• [REQUIRED TASK]:
Write out the full listing again, exactly as it stands.

• [SOURCE DATA]:
==========

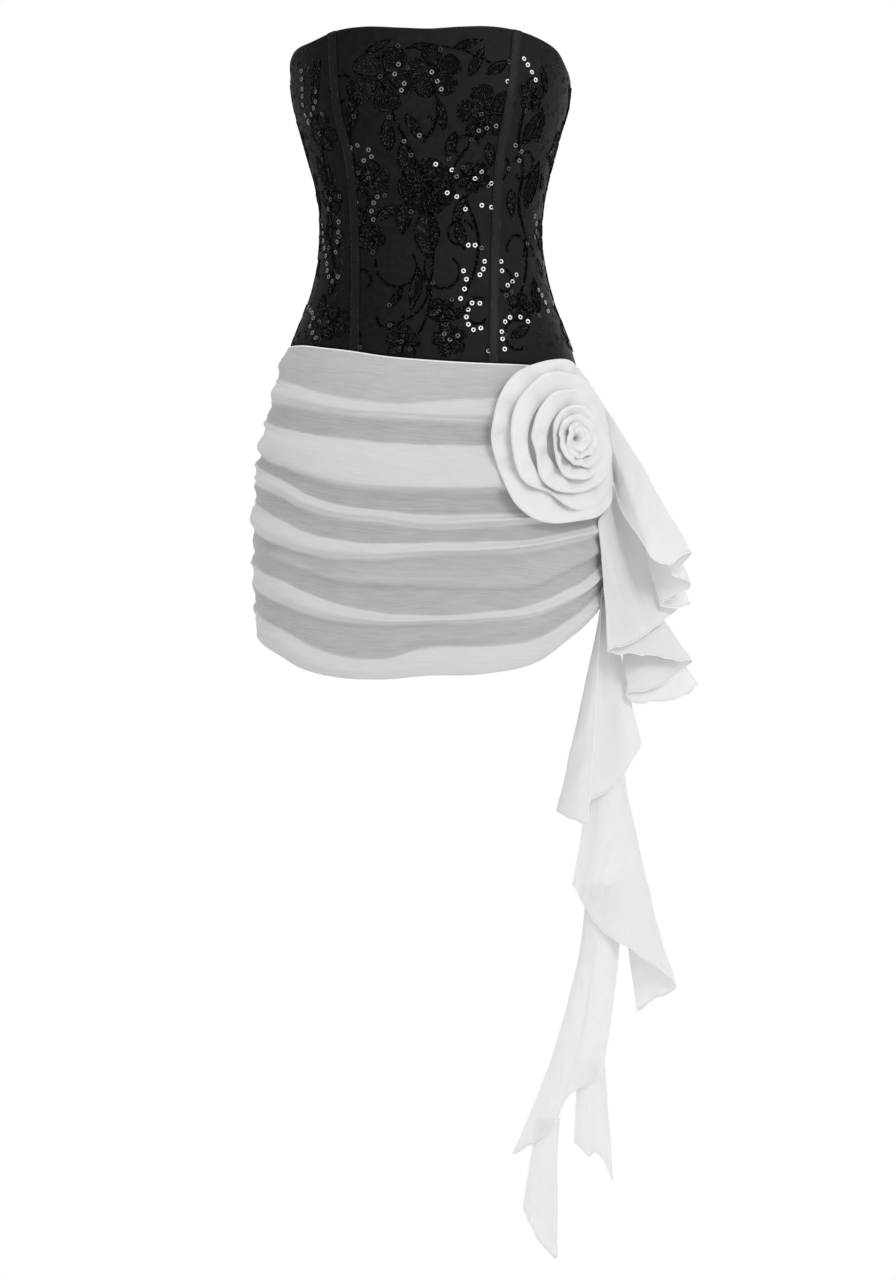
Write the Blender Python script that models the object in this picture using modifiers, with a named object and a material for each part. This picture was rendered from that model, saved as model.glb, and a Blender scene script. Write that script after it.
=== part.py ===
"""A strapless corset dress with a ruched skirt, a hip rosette and a cascade.

Sizes are in millimetres until a mesh is written. The origin is the middle of the
waist, the front faces -Y, +X is the wearer's left, and +Z is up. Every cloth piece is
an open sheet laid over one body form, or hung from it, and thickened to a wall.
"""
import math

import bmesh
import bpy
import numpy as np
from mathutils import Matrix, Vector

MM = 0.001
SEAM_GAP = 0.35
BODICE_WALL = 2.0
CHIFFON_WALL = 1.2
CHANNEL_WIDTH = 10.0
CHANNEL_WALL = 1.6
UNDER_TO_OVER = 2.6
TURN_OF_WEARER = 4.5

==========

• [EXERCISE OUTPUT]:
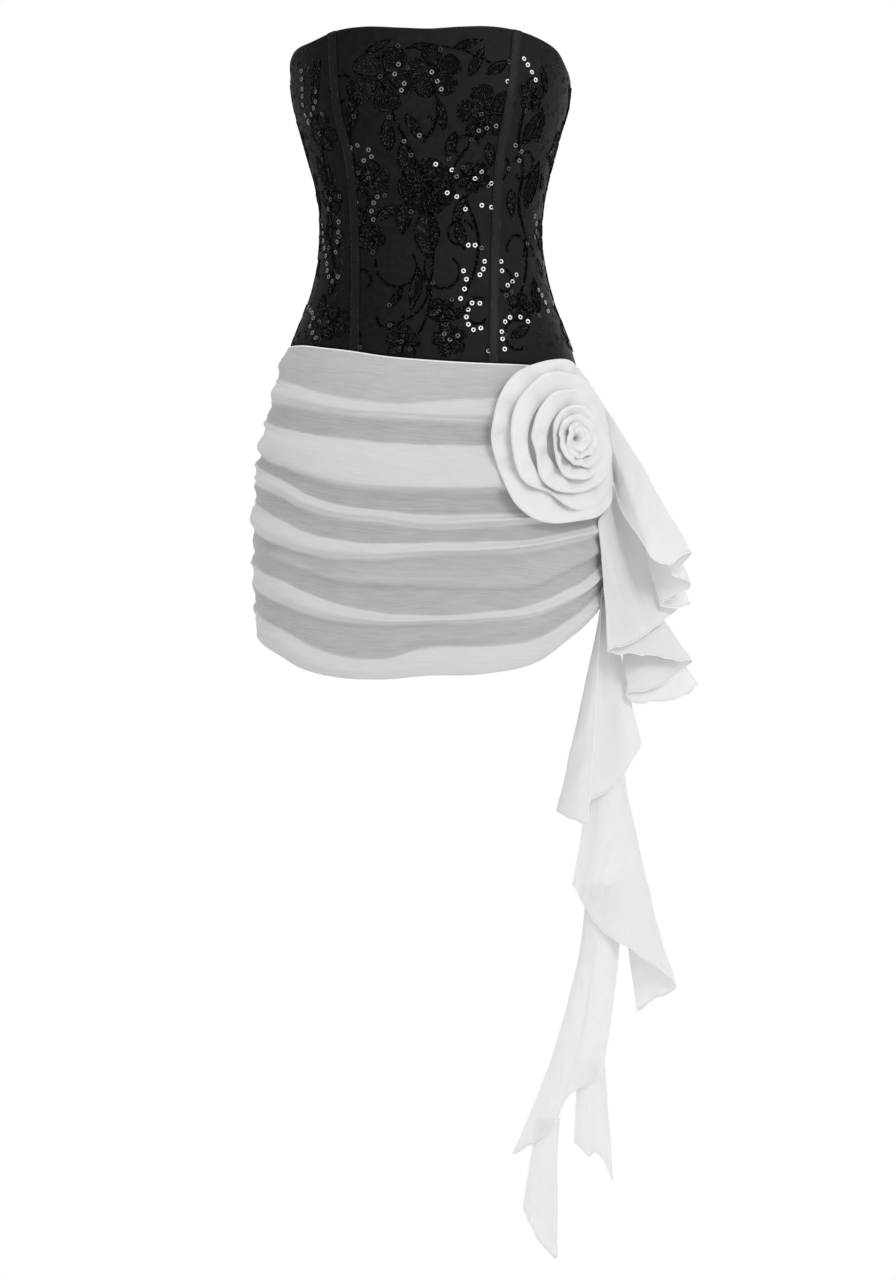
Write the Blender Python script that models the object in this picture using modifiers, with a named object and a material for each part. This picture was rendered from that model, saved as model.glb, and a Blender scene script. Write that script after it.
=== part.py ===
"""A strapless corset dress with a ruched skirt, a hip rosette and a cascade.

Sizes are in millimetres until a mesh is written. The origin is the middle of the
waist, the front faces -Y, +X is the wearer's left, and +Z is up. Every cloth piece is
an open sheet laid over one body form, or hung from it, and thickened to a wall.
"""
import math

import bmesh
import bpy
import numpy as np
from mathutils import Matrix, Vector

MM = 0.001
SEAM_GAP = 0.35
BODICE_WALL = 2.0
CHIFFON_WALL = 1.2
CHANNEL_WIDTH = 10.0
CHANNEL_WALL = 1.6
UNDER_TO_OVER = 2.6
TURN_OF_WEARER = 4.5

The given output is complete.